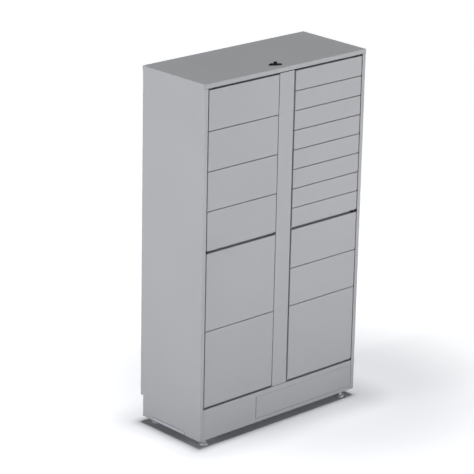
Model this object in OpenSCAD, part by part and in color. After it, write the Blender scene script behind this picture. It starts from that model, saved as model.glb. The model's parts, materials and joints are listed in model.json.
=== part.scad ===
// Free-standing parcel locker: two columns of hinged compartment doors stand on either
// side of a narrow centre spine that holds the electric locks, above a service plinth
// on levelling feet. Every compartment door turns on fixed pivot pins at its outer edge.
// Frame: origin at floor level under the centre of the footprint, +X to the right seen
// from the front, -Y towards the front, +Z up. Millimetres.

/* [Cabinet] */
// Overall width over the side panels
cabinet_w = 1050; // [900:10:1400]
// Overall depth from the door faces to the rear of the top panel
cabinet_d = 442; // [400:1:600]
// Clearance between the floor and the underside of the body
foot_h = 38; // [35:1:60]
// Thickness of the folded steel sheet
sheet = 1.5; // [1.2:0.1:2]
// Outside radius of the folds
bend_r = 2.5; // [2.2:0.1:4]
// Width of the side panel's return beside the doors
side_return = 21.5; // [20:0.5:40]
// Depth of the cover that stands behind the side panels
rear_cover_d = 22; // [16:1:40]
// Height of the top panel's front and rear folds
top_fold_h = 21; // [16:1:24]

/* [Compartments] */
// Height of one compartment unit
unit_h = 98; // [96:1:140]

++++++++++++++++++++

» **PROBLEM TO SOLVE**:
Reproduce each line verbatim.

» **WRITTEN REPLY**:
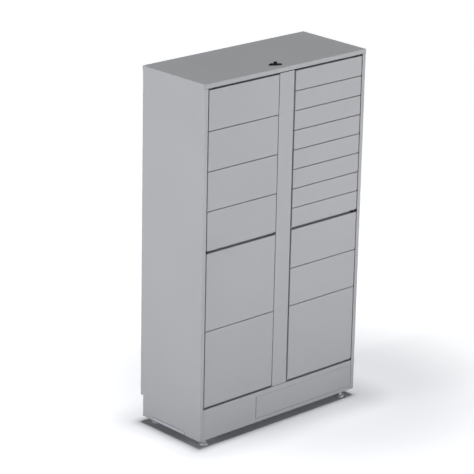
Model this object in OpenSCAD, part by part and in color. After it, write the Blender scene script behind this picture. It starts from that model, saved as model.glb. The model's parts, materials and joints are listed in model.json.
=== part.scad ===
// Free-standing parcel locker: two columns of hinged compartment doors stand on either
// side of a narrow centre spine that holds the electric locks, above a service plinth
// on levelling feet. Every compartment door turns on fixed pivot pins at its outer edge.
// Frame: origin at floor level under the centre of the footprint, +X to the right seen
// from the front, -Y towards the front, +Z up. Millimetres.

/* [Cabinet] */
// Overall width over the side panels
cabinet_w = 1050; // [900:10:1400]
// Overall depth from the door faces to the rear of the top panel
cabinet_d = 442; // [400:1:600]
// Clearance between the floor and the underside of the body
foot_h = 38; // [35:1:60]
// Thickness of the folded steel sheet
sheet = 1.5; // [1.2:0.1:2]
// Outside radius of the folds
bend_r = 2.5; // [2.2:0.1:4]
// Width of the side panel's return beside the doors
side_return = 21.5; // [20:0.5:40]
// Depth of the cover that stands behind the side panels
rear_cover_d = 22; // [16:1:40]
// Height of the top panel's front and rear folds
top_fold_h = 21; // [16:1:24]

/* [Compartments] */
// Height of one compartment unit
unit_h = 98; // [96:1:140]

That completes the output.